Question liberté d’action, le verrier se tient au cahier des charges de la commande. Parfois c’est strict car il s’agit de réparer ou reproduire à l’identique. Parfois c’est plus vague, tel ce vitrail de l’église de Bégard dont il n’avait qu’une description orale pour reconstituer la partie manquante.  » Ça laisse plus de latitude mais on respecte toujours l’esprit et le style à la lettre.  » Ainsi pour illustrer Saint Albert, Laurent a-t-il prêté les traits de son propre visage au saint personnage, sans que cela choque. Moyen habile de raccourcir son propre chemin vers la sainteté sans s’attirer les foudres du Ciel ; le droit à l’image n’existait pas à l’époque.

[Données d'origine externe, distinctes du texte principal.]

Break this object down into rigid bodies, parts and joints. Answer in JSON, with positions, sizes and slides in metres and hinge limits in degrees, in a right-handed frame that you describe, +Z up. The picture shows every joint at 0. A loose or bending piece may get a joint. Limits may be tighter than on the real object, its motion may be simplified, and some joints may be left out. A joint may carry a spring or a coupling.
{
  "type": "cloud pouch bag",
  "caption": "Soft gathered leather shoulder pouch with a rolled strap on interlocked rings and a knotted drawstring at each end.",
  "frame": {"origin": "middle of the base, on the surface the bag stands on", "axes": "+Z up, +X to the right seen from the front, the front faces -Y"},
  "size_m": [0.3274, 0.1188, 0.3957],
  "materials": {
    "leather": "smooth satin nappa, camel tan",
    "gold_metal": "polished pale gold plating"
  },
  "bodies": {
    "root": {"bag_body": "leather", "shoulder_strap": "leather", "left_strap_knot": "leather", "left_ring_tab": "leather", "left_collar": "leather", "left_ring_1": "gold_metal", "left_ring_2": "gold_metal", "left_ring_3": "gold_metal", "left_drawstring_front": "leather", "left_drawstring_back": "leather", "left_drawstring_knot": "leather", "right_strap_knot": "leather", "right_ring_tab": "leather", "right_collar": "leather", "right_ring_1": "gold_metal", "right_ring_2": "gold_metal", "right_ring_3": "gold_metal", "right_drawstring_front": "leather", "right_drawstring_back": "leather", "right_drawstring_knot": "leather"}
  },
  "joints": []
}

La restauration peut aussi laisser libre cours à une liberté quasi totale. Ainsi pour une chapelle de Saint-Mayeux, la consigne générale était  » la procession « . Laurent en a créé une œuvre de grande beauté contemporaine qui, au départ, a pu heurter quelques conservateurs, mais fait depuis l’unanimité. Autre création pure pour cette chapelle du Morbihan où l’artiste a représenté sur un vitrail de 5 X 2 mètres sa vision de l’infini sous forme de planètes filant dans le cosmos. Lorsqu’on apprend que  » chaque forme est taillée dans le verre avec les outils de carreleur « , on mesure l’adresse de l’artisan et on s’étonne qu’il n’y ait pas plus de casse. L’infini à portée de molette…

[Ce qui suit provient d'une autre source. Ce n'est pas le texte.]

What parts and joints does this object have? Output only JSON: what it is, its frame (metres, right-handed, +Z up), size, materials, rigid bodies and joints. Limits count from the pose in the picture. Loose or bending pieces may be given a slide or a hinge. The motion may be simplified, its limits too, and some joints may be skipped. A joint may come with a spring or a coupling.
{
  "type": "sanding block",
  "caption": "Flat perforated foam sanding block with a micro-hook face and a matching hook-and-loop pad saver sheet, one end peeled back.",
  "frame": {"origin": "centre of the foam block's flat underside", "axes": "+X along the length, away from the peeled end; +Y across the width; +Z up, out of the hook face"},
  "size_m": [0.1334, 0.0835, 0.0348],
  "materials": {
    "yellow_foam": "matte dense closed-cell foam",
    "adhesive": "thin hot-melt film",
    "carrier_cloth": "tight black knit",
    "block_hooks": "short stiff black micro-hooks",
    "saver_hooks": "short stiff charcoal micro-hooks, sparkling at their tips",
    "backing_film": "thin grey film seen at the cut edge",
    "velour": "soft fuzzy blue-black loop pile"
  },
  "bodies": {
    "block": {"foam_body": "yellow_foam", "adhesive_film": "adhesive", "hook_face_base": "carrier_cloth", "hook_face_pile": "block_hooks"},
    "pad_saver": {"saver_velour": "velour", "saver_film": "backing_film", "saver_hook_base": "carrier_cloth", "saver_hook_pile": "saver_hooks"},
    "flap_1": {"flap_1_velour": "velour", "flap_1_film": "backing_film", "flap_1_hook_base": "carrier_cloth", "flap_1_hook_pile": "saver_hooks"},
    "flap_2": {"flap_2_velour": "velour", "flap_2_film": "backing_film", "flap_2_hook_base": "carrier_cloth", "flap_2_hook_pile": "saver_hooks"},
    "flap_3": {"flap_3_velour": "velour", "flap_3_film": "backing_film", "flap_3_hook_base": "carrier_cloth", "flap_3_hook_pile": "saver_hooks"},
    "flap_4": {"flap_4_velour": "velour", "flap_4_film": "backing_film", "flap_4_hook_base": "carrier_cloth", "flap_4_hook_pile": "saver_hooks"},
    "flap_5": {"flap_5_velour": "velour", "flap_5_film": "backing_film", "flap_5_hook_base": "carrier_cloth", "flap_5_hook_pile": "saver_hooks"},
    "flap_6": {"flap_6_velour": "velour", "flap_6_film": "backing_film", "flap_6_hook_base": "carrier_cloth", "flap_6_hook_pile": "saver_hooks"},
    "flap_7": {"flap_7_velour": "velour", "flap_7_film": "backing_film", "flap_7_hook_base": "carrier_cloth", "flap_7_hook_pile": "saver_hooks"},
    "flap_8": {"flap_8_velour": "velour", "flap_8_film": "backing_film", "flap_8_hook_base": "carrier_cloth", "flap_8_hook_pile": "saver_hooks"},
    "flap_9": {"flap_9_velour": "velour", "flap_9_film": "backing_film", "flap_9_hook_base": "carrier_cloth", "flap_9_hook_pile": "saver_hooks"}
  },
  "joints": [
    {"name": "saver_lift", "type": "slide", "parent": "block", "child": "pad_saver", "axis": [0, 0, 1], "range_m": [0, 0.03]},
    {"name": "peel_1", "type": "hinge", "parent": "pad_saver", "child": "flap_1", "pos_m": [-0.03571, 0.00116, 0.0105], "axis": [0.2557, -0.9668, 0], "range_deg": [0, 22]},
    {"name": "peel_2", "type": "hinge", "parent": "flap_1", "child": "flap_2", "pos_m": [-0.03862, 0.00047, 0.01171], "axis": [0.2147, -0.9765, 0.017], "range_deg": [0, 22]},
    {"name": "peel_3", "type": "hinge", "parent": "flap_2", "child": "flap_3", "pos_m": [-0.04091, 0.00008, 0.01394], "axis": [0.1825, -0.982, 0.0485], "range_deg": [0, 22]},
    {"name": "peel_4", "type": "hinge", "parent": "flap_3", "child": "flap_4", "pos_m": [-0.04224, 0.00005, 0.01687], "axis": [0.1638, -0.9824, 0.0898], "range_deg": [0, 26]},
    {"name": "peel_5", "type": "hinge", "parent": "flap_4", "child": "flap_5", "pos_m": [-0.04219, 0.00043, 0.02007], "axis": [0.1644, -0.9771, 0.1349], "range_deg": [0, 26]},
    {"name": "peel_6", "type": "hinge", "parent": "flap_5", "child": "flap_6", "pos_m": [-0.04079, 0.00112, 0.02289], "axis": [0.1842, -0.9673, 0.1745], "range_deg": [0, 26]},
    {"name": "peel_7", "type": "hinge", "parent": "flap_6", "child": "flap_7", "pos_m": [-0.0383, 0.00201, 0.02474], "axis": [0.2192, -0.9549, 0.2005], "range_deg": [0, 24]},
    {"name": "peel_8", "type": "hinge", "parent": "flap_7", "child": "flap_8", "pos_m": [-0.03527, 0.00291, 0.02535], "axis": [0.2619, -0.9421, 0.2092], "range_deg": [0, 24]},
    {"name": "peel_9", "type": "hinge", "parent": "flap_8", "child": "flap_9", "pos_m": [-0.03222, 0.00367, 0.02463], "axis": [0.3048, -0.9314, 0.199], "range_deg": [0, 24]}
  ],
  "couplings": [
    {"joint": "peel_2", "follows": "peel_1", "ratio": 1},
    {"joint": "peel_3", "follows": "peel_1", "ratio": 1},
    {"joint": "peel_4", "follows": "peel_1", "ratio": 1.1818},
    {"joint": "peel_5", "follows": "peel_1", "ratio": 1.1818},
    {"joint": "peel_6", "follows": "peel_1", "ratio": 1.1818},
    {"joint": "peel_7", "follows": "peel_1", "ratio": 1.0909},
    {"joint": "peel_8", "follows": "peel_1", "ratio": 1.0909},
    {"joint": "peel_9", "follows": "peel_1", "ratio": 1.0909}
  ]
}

Cependant, le religieux ne constitue qu’une partie des commandes. L’autre moitié provenant de particuliers, collectivités, musées… Un vitrail nécessitant une restauration tous les 120 ans en moyenne, ça représente pas mal de travail, de restauration ou de création, dans les appartements haussmanniens et hôtels particuliers parisiens. Là aussi, le maître verrier peut donner libre cours à son sens artistique.  » Quand c’est un motif figuratif, je travaille davantage la peinture. Mais plus c’est abstrait, plus le travail du verre exige du temps. « 
Un temps précieux pour l’artisan qui, réclamé de Paris à la Bretagne, compte une année de commandes devant lui. Autour de son nouvel atelier de la place de la Grille – place aux vitrines un peu désertes – il espère attirer d’autres artistes, amoureux comme lui de Saint-Brieuc, tout comme le luthier, à proximité. Avec l’autre foyer d’artistes du Légué – dont l’excellent Etienne Huck – la place de la Grille pourrait à nouveau briller de mille feux.

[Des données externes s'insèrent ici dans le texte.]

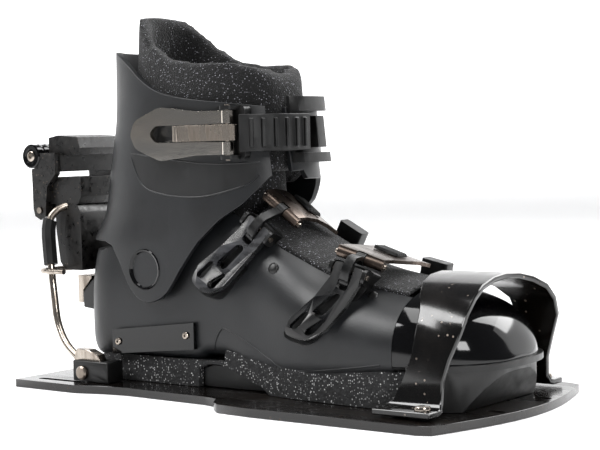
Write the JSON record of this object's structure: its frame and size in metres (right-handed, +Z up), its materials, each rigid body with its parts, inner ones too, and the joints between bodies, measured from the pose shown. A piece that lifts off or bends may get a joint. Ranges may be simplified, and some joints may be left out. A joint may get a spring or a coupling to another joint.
{
  "type": "water ski boot binding",
  "caption": "Hard-shell water-ski boot binding on a mounting plate, with hinged cuff, buckles, toe hoop and a sprung heel release bail.",
  "frame": {"origin": "underside of the base plate, midway along it", "axes": "+X towards the toe, +Y towards the inner side of the foot, +Z up"},
  "size_m": [0.37, 0.17, 0.236],
  "materials": {
    "plate_black": "glossy",
    "shell_plastic": "satin",
    "gloss_black": "gloss",
    "cast_black": "satin",
    "grip_grey": "rough",
    "liner_cloth": "woven",
    "chrome": "polished",
    "steel": "satin",
    "bronze_plate": "satin",
    "rubber_black": "satin"
  },
  "bodies": {
    "binding": {"base_plate": "plate_black", "toe_hoop": "gloss_black", "hoop_screw_near": "steel", "hoop_screw_far": "steel", "grip_sole": "grip_grey", "arch_block": "rubber_black", "lower_shell": "shell_plastic", "toe_cap": "gloss_black", "toe_lug": "rubber_black", "liner_foot": "liner_cloth", "liner_neck": "liner_cloth", "liner_tongue": "liner_cloth", "ankle_rivet_near": "gloss_black", "ankle_rivet_far": "gloss_black", "badge": "gloss_black", "badge_screw_1": "steel", "badge_screw_2": "steel", "heel_ledge": "gloss_black", "clevis_near": "cast_black", "clevis_far": "cast_black", "clevis_screw_near": "steel", "clevis_screw_far": "steel", "mid_base": "cast_black", "mid_pin": "steel", "mid_catch": "cast_black", "toe_base": "cast_black", "toe_pin": "steel", "toe_catch": "cast_black"},
    "cuff_group": {"cuff": "shell_plastic", "liner_collar": "liner_cloth", "cuff_buckle_base": "cast_black", "cuff_lever_pin": "steel", "ladder_frame": "cast_black"},
    "cuff_lever_group": {"cuff_lever": "chrome"},
    "cuff_link_group": {"cuff_link": "steel", "cuff_ladder": "cast_black"},
    "mid_lever_group": {"mid_lever": "bronze_plate"},
    "mid_link_group": {"mid_link": "cast_black", "mid_rod": "steel"},
    "mid_strap_group": {"mid_strap": "bronze_plate", "mid_ladder_block": "cast_black"},
    "toe_lever_group": {"toe_lever": "gloss_black"},
    "toe_link_group": {"toe_link": "cast_black", "toe_rod": "steel"},
    "toe_strap_group": {"toe_strap": "bronze_plate", "toe_ladder_block": "cast_black"},
    "bail_group": {"bail": "steel", "bail_clamp_near": "steel", "bail_clamp_far": "steel", "leg_sleeve_near": "rubber_black", "leg_sleeve_far": "rubber_black", "bail_tie": "steel", "release_housing": "cast_black", "release_saddle": "cast_black", "lever_axle": "steel", "release_spring": "steel"},
    "release_lever_group": {"release_lever": "cast_black", "lever_roller": "gloss_black"},
    "jaw_group": {"jaw": "steel"}
  },
  "joints": [
    {"name": "cuff_flex", "type": "hinge", "parent": "binding", "child": "cuff_group", "pos_m": [-0.076, 0, 0.077], "axis": [0, 1, 0], "range_deg": [-4, 0]},
    {"name": "cuff_lever_hinge", "type": "hinge", "parent": "cuff_group", "child": "cuff_lever_group", "pos_m": [-0.008, -0.0435, 0.16], "axis": [0, 0, 1], "range_deg": [0, 120]},
    {"name": "cuff_link_hinge", "type": "hinge", "parent": "cuff_lever_group", "child": "cuff_link_group", "pos_m": [-0.04379, -0.04743, 0.16], "axis": [0, 0, 1], "range_deg": [-120, 0]},
    {"name": "mid_lever_hinge", "type": "hinge", "parent": "binding", "child": "mid_lever_group", "pos_m": [0.0085, -0.038, 0.103], "axis": [-0.816, 0, 0.578], "range_deg": [0, 80]},
    {"name": "mid_link_hinge", "type": "hinge", "parent": "mid_lever_group", "child": "mid_link_group", "pos_m": [0.0052, -0.03984, 0.09834], "axis": [-0.816, 0, 0.578], "range_deg": [-80, 0]},
    {"name": "mid_strap_hinge", "type": "hinge", "parent": "mid_link_group", "child": "mid_strap_group", "pos_m": [0.01569, -0.02348, 0.11316], "axis": [0.816, 0, -0.578], "range_deg": [0, 5]},
    {"name": "toe_lever_hinge", "type": "hinge", "parent": "binding", "child": "toe_lever_group", "pos_m": [0.0785, -0.045, 0.08], "axis": [-0.9295, -0.1999, 0.3098], "range_deg": [0, 80]},
    {"name": "toe_link_hinge", "type": "hinge", "parent": "toe_lever_group", "child": "toe_link_group", "pos_m": [0.07703, -0.04676, 0.07445], "axis": [-0.9295, -0.1999, 0.3098], "range_deg": [-80, 0]},
    {"name": "toe_strap_hinge", "type": "hinge", "parent": "toe_link_group", "child": "toe_strap_group", "pos_m": [0.07766, -0.03146, 0.08621], "axis": [0.9295, 0.1999, -0.3098], "range_deg": [0, 25]},
    {"name": "bail_swing", "type": "hinge", "parent": "binding", "child": "bail_group", "pos_m": [-0.122, 0, 0.011], "axis": [0, -1, 0], "range_deg": [0, 35]},
    {"name": "release_lever_hinge", "type": "hinge", "parent": "bail_group", "child": "release_lever_group", "pos_m": [-0.183, 0, 0.112], "axis": [0, -1, 0], "range_deg": [0, 75]},
    {"name": "jaw_slide", "type": "slide", "parent": "bail_group", "child": "jaw_group", "axis": [0, 0, 1], "range_m": [0, 0.004], "deforming": ["release_spring"]}
  ],
  "couplings": [
    {"joint": "cuff_link_hinge", "follows": "cuff_lever_hinge", "ratio": -1},
    {"joint": "mid_link_hinge", "follows": "mid_lever_hinge", "ratio": -1},
    {"joint": "toe_link_hinge", "follows": "toe_lever_hinge", "ratio": -1},
    {"joint": "jaw_slide", "follows": "release_lever_hinge", "m_per_rad": 0.00305}
  ]
}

Une découverte accidentelle… très avantageuse

C’est en cuisant des jarres dont la terre contenait du cobalt, du manganèse et de la silice (sable) que les Égyptiens découvrirent par hasard le verre il y a 3 000 ans. Celui-ci était encore vitreux et opaque lorsque les Phéniciens en – 800, puis les Celtes vers – 400, en fabriquaient des bijoux. En y ajoutant du plomb et du baryum, les Chinois le rendirent plus stable, fin et transparent. La technique du verre soufflé n’apparut cependant qu’au 1er siècle, à Rome. Au Moyen-âge, les gentilshommes verriers avaient des privilèges appréciables : dispensés d’impôts, d’obligation d’héberger les soldats, leurs marchandises étaient exonérées de toute taxe, ils pouvaient couper tout le bois nécessaire dans les forêts d’autrui pour chauffer leurs fours et avaient droit de chasse. Avantages dus sans doute en compensation de leurs dures conditions de vie, au chaud certes, mais le plus souvent isolés en pleine forêt. Des forçats du feu, tenus en grande estime.